A Close Analysis of the Subset Construction
Ivan Baburin, Ryan Cotterell
TL;DR
This work analyzes the determinization problem for NFAs, focusing on the size of the resulting DFA produced by the subset construction and the inherent difficulty of forecasting exponential blow-up. The authors prove that both exact and coarse-grained forecasts of DFA state complexity are PSPACE-hard, and they show the same hardness for predicting the size of the subset automaton. To address this, they introduce subset complexity, an upper bound on the subset construction output that can be efficiently bounded using the cyclicity of the transition graph and the rank of transition matrices, enabling practical estimations. The results unify algebraic and combinatorial perspectives on determinization and yield a tractable criterion for identifying NFAs that can be determinized efficiently via the subset construction, with potential implications for automata tooling and analysis.
Abstract
Given a nondeterministic finite-state automaton (NFA), we aim to estimate the size of an equivalent deterministic finite-state automaton (DFA). We demonstrate that computing the state complexity of an NFA within polynomial precision is PSPACE-hard. Furthermore, we also demonstrate that it is PSPACE-hard to decide whether the classical subset construction will yield an equivalent DFA with an exponential increase in the number of states.
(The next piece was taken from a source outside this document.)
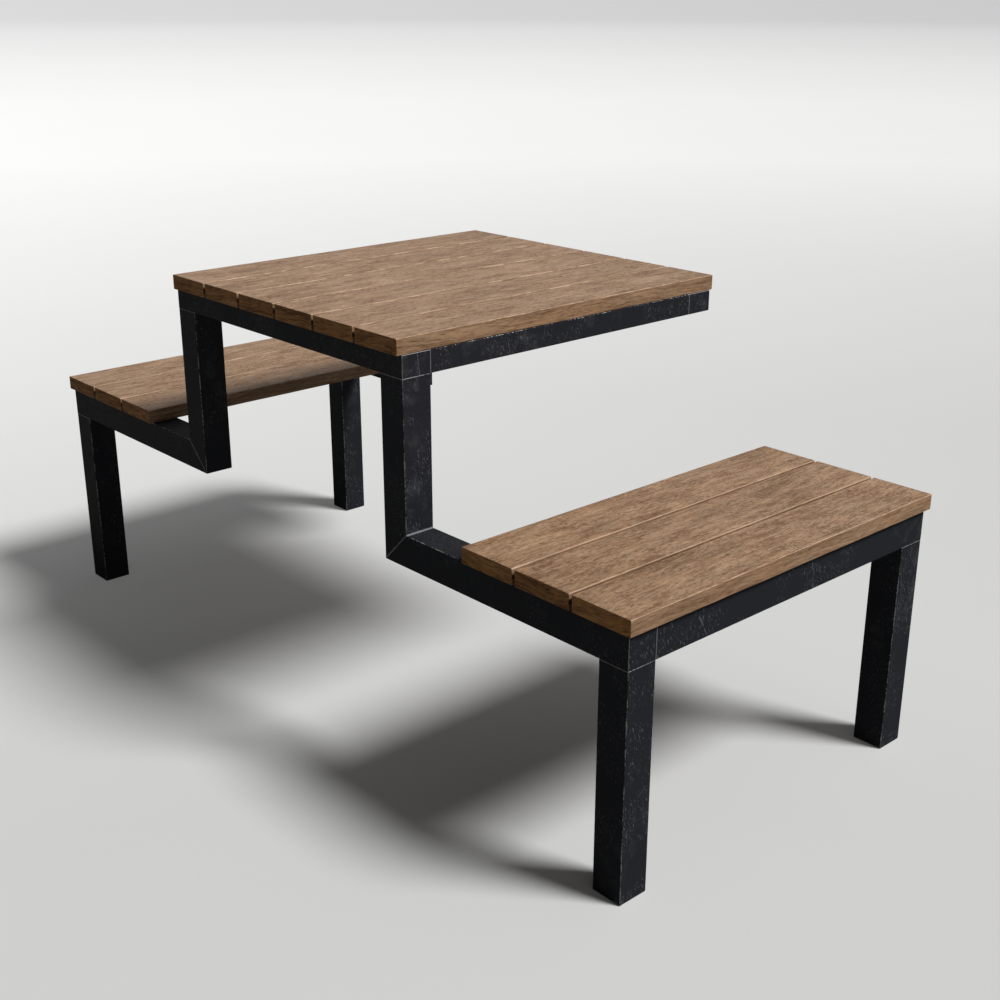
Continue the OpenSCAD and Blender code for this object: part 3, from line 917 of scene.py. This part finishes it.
class PICNIC_OT_stage(bpy.types.Operator):
    """Lays the pale floor, hangs the soft studio light and sets up the camera"""

    bl_idname = "picnic.stage"
    bl_label = "Floor, light and camera"

    def execute(self, context):
        scene, look = context.scene, context.scene.picnic_stage
        lens = bpy.data.cameras.new("camera")
        lens.lens, lens.sensor_width, lens.clip_end = 50.0, 36.0, 500.0
        camera = bpy.data.objects.new("camera", lens)
        camera.location, camera.rotation_euler = CAMERA_PLACE, CAMERA_TURN
        scene.collection.objects.link(camera)
        scene.camera = camera
        scene.view_settings.view_transform = "Standard"

        light = bpy.data.lights.new("key", "SUN")
        light.energy, light.angle = look.key, look.key_size
        key = bpy.data.objects.new("key", light)
        key.rotation_euler = (0, math.pi / 2 - look.key_height, look.key_turn)
        scene.collection.objects.link(key)
        self.hang_fill(scene, look)
        self.lay_floor()
        return {"FINISHED"}

    @staticmethod
    def hang_fill(scene, look):
        """Light from all round: fill, plus side_fill * cos(angle from the key's side) ** 3 above the
        floor, from 50 degrees up, plus sheen from low behind the table, which only mirrors see."""
        scene.world = bpy.data.worlds.new("soft_light")
        shader = Shader(scene.world)
        way = shader.add("ShaderNodeTexCoord")
        out, up = KEY_SIDE
        key_side = (out * math.cos(look.key_turn), out * math.sin(look.key_turn), up)
        glow = shader.vector("DOT_PRODUCT", way, key_side).most(0.0) ** 3.0
        strength = glow * shader.part(way, 2).step(-0.05, 0.30) * look.side_fill + look.fill
        behind = shader.vector("DOT_PRODUCT", way, BEHIND).step(0.45, 0.92)
        mirrored = shader.add("ShaderNodeLightPath", output=3)
        strength = strength + behind * shader.part(way, 2).step(-0.02, 0.06) * mirrored * look.sheen
        light = shader.add("ShaderNodeBackground", {}, {"Color": (1.0, 1.0, 1.0), "Strength": strength})
        shader.add("ShaderNodeOutputWorld", {}, {"Surface": light})

    @staticmethod
    def lay_floor():
        """Two surfaces of revolution: a floor, flat out to 60 m, and round it a backdrop that only the
        camera sees, (60 + 40 sin t, 40 - 40 cos t), which closes into a dome."""
        turn = np.linspace(0, math.pi / 2, 16)
        flat = 60 * np.linspace(0, 1, 40)[1:] ** 2
        profiles = {
            "studio_floor": (flat, 0 * flat),
            "studio_backdrop": (
                np.concatenate([60 + 40 * np.sin(turn), [98.0, 80.0, 40.0, 5.0]]),
                np.concatenate([40 - 40 * np.cos(turn), [60.0, 85.0, 100.0, 104.0]]),
            ),
        }
        angle = 2 * math.pi * np.arange(96) / 96
        for name, (radius, height) in profiles.items():
            radius, height = radius[:, None], height[:, None]
            points = np.stack([radius * np.cos(angle), radius * np.sin(angle), height + 0 * angle], axis=-1)
            number = np.arange(radius.size * 96).reshape(-1, 96)
            cap = number[0][::-1] if name == "studio_floor" else number[-1]
            mesh = bpy.data.meshes.new(name)
            faces = strips(number[:-1], number[1:]).tolist() + [cap.tolist()]
            mesh.from_pydata(points.reshape(-1, 3).tolist(), [], faces)
            mesh.polygons.foreach_set("use_smooth", np.ones(len(mesh.polygons), bool))
            mesh.materials.append(finish(pale_floor))
            mesh.materials[0].cycles.emission_sampling = "NONE"
            piece = bpy.data.objects.new(name, mesh)
            piece.visible_diffuse = piece.visible_glossy = name == "studio_floor"
            piece.visible_shadow = False
            bpy.context.scene.collection.objects.link(piece)


class PICNIC_OT_table_boards(bpy.types.Operator):
    """Saws and eases the boards of the table top"""

    bl_idname = "picnic.table_boards"
    bl_label = "Table boards"

    def execute(self, context):
        # A board's second number sets how much painted sheen greys its top
        for number, bleach in enumerate((1.05, 0.95, 1.0, 0.95, 1.0, 0.9), start=1):
            board(f"table_plank_{number}", number, bleach, gaps=(number > 1, number < 6))
        return {"FINISHED"}


class PICNIC_OT_seat_boards(bpy.types.Operator):
    """Saws and eases the boards of both seats"""

    bl_idname = "picnic.seat_boards"
    bl_label = "Seat boards"

    def execute(self, context):
        # The right seat's tops get less painted sheen than the left seat's
        for first, side, bleaches_and_sheens in ((7, "left", (0.9, 0.85, 0.85)), (10, "right", (0.25, 0.42, 0.32))):
            for number, bleach in enumerate(bleaches_and_sheens):
                # Plank 1 is the one next to the table
                gaps = (number > 0, number < 2) if side == "right" else (number < 2, number > 0)
                board(f"{side}_seat_plank_{number + 1}", first + number, bleach, gaps)
        return {"FINISHED"}


class PICNIC_OT_table_rails(bpy.types.Operator):
    """Welds up the two rails under the ends of the table's boards"""

    bl_idname = "picnic.table_rails"
    bl_label = "Table rails"

    def execute(self, context):
        inner = span("right_table_beam")[0][0]
        lines = screw_lines([f"table_plank_{n}" for n in range(1, 7)], -inner, inner)
        for node in ("front_table_rail", "rear_table_rail"):
            tube(node, 0, holes=lines)
        return {"FINISHED"}


class PICNIC_OT_table_beams(bpy.types.Operator):
    """Welds in the two beams between the table's rails"""

    bl_idname = "picnic.table_beams"
    bl_label = "Table beams"

    def execute(self, context):
        both_sides("table_beam", 1, holes=beam_lines())
        return {"FINISHED"}


class PICNIC_OT_posts(bpy.types.Operator):
    """Stands up the two posts, mitred at the foot"""

    bl_idname = "picnic.posts"
    bl_label = "Posts"

    def execute(self, context):
        both_sides("post", 2, mitre=(1.0, 0.0))
        return {"FINISHED"}


class PICNIC_OT_front_seat_rails(bpy.types.Operator):
    """Runs the front seat rails out from the mitres"""

    bl_idname = "picnic.front_seat_rails"
    bl_label = "Front seat rails"

    def execute(self, context):
        both_sides("front_seat_rail", 0, mitre=(0.0, 1.0), holes=seat_lines())
        return {"FINISHED"}


class PICNIC_OT_rear_seat_rails(bpy.types.Operator):
    """Welds the short rear seat rails to the seat beams"""

    bl_idname = "picnic.rear_seat_rails"
    bl_label = "Rear seat rails"

    def execute(self, context):
        both_sides("rear_seat_rail", 0, holes=seat_lines())
        return {"FINISHED"}


class PICNIC_OT_seat_beams(bpy.types.Operator):
    """Welds in the beams under the outer seat boards"""

    bl_idname = "picnic.seat_beams"
    bl_label = "Seat beams"

    def execute(self, context):
        both_sides("seat_beam", 1, holes=beam_lines())
        return {"FINISHED"}


class PICNIC_OT_legs(bpy.types.Operator):
    """Stands the frame on its four legs"""

    bl_idname = "picnic.legs"
    bl_label = "Legs"

    def execute(self, context):
        both_sides("front_leg", 2)
        both_sides("rear_leg", 2)
        return {"FINISHED"}


class PICNIC_OT_end_plates(bpy.types.Operator):
    """Closes the open ends of the tubes with plates set in flush"""

    bl_idname = "picnic.end_plates"
    bl_label = "End plates"

    def execute(self, context):
        for side, out in zip(SIDES, (-1, 1)):
            for place in ("front_table", "rear_table", "front_seat"):
                plate(f"{side}_{place}_cap", 0, out)
            plate(f"{side}_rear_seat_cap", 0, -out)
            plate(f"{side}_seat_beam_cap", 1, 1)
        return {"FINISHED"}


class PICNIC_OT_feet(bpy.types.Operator):
    """Finishes the moulded foot plugs"""

    bl_idname = "picnic.feet"
    bl_label = "Feet"

    def execute(self, context):
        cover([f"{side}_{place}_foot" for side in SIDES for place in ("front", "rear")], foot_moulding)
        return {"FINISHED"}


class PICNIC_OT_screws(bpy.types.Operator):
    """Finishes the screws that hold the boards"""

    bl_idname = "picnic.screws"
    bl_label = "Screws"

    def execute(self, context):
        cover(["table_screws", *(f"{side}_seat_screws" for side in SIDES)], zinc_plate)
        return {"FINISHED"}


def seat_lines():
    """Stations along X of the screws up through the right seat's rails, short of its beam."""
    boards = [f"right_seat_plank_{n}" for n in (1, 2, 3)]
    return screw_lines(boards, span(boards[0])[0][0], span("right_seat_beam")[0][0])


GROUPS = {
    "picnic_boards": PICNIC_PG_boards,
    "picnic_steel": PICNIC_PG_steel,
    "picnic_fittings": PICNIC_PG_fittings,
    "picnic_stage": PICNIC_PG_stage,
}
OPERATORS = (
    PICNIC_OT_stage, PICNIC_OT_table_boards, PICNIC_OT_seat_boards, PICNIC_OT_table_rails,
    PICNIC_OT_table_beams, PICNIC_OT_posts, PICNIC_OT_front_seat_rails, PICNIC_OT_rear_seat_rails,
    PICNIC_OT_seat_beams, PICNIC_OT_legs, PICNIC_OT_end_plates, PICNIC_OT_feet, PICNIC_OT_screws,
)


class PICNIC_PT_sidebar(bpy.types.Panel):
    """The sizes and colours, and a button for each group of pieces"""

    bl_idname = "PICNIC_PT_sidebar"
    bl_label = "Picnic table"
    bl_space_type = "VIEW_3D"
    bl_region_type = "UI"
    bl_category = "Picnic table"

    def draw(self, context):
        for name, group in GROUPS.items():
            box = self.layout.box()
            box.label(text=group.__doc__)
            for setting in group.__annotations__:
                box.prop(getattr(context.scene, name), setting)
        for operator in OPERATORS:
            self.layout.operator(operator.bl_idname)


def register():
    for made in (*GROUPS.values(), *OPERATORS, PICNIC_PT_sidebar):
        bpy.utils.register_class(made)
    for name, group in GROUPS.items():
        setattr(bpy.types.Scene, name, PointerProperty(type=group))


def unregister():
    for name in GROUPS:
        delattr(bpy.types.Scene, name)
    for made in (PICNIC_PT_sidebar, *reversed(OPERATORS), *GROUPS.values()):
        bpy.utils.unregister_class(made)


def main():
    """Makes the stage and every piece."""
    register()
    for operator in OPERATORS:
        group, name = operator.bl_idname.split(".")
        getattr(getattr(bpy.ops, group), name)()


if __name__ == "__main__":
    main()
This result implies that making any a prior estimate of the running time of the subset construction is inherently difficult. To address this, and to enable forecasting of such exponential blow-up in certain special cases, we introduce the notion of subset complexity, which provides an upper bound on the size of the DFA produced by the subset construction. We show that the subset complexity can be efficiently bounded above using the cyclicity and rank of the transition matrices of the NFA. This yields a sufficient condition for identifying NFAs that can be efficiently determinized via the subset construction.